Precautions such as these do not eliminate the inherent risks of showing potentially harmful images. But they do serve an essential purpose: by leading with care and context, instructors can help minimize the images’ potential harm.

Takeaways

  1. Ask yourself if showing the potentially harmful image is truly necessary. Does presenting such images prioritize the learning experiences of white students over their classmates of color? Are there ways you can convey similar ideas without showing the image?
  2. Reflect on how these images fit with the rest of your course. Are most of your discussions of marginalized groups focused on pain and trauma? If so, consider how you might emphasize narratives or images of resistance, resilience, or joy.

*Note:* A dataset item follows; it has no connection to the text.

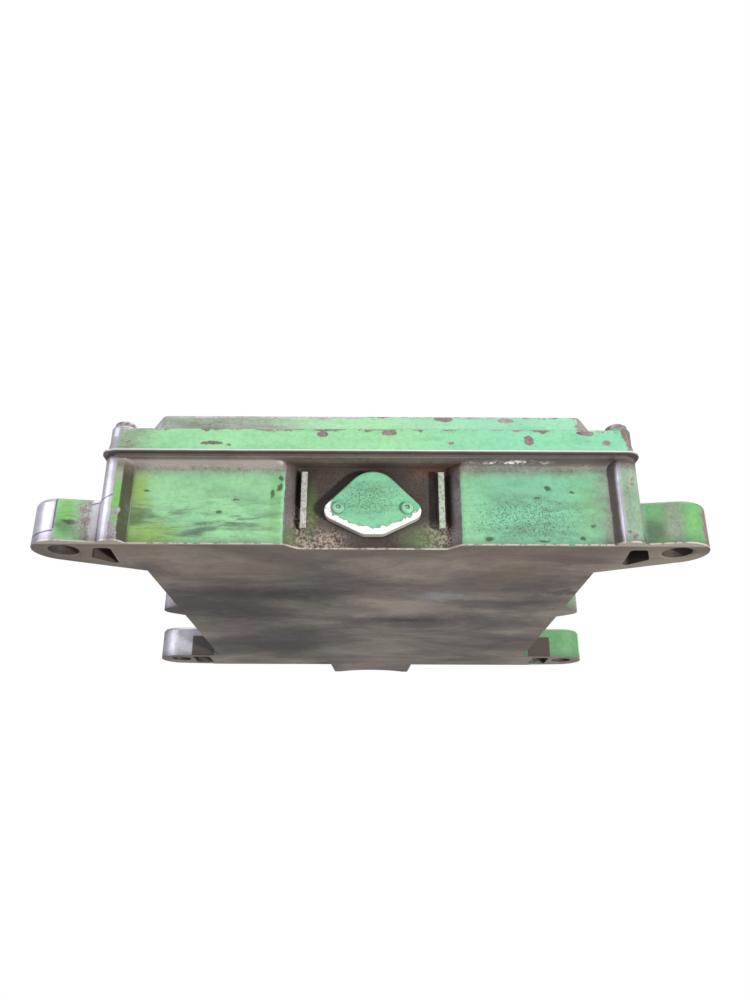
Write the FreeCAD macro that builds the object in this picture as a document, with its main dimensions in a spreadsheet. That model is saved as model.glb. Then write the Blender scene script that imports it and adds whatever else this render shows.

  3. Provide students a chance to opt-out of the in-class viewing. Better yet, due to classroom power dynamics, try framing this as an “opt-in” rather than an “opt-out” experience. Try listing that day as “optional” on the syllabus or consider scheduling a time outside of your regular class session.
  4. Prepare your students beforehand. Provide ample context for what students will be seeing before presenting the images. Again, this context can frame how your students experience these images and help undermine their dehumanizing potential.
  5. Clearly state and contextualize the dehumanizing work that the image is doing. Remind students of the personhood of those being represented in the image.
  6. Maintain a posture of care. Share about your experience viewing the image and acknowledge that the experience of viewing the image will be different for different people. Though it can be harder in larger classes, be sure to check-in with your students before, during, and after the experience. Consider using small groups or “free writes” to provide students a more intimate space to process what they are learning.
  7. Keep working at it. Giving careful consideration to the images you use in class takes time and persistence, but it’s worth it!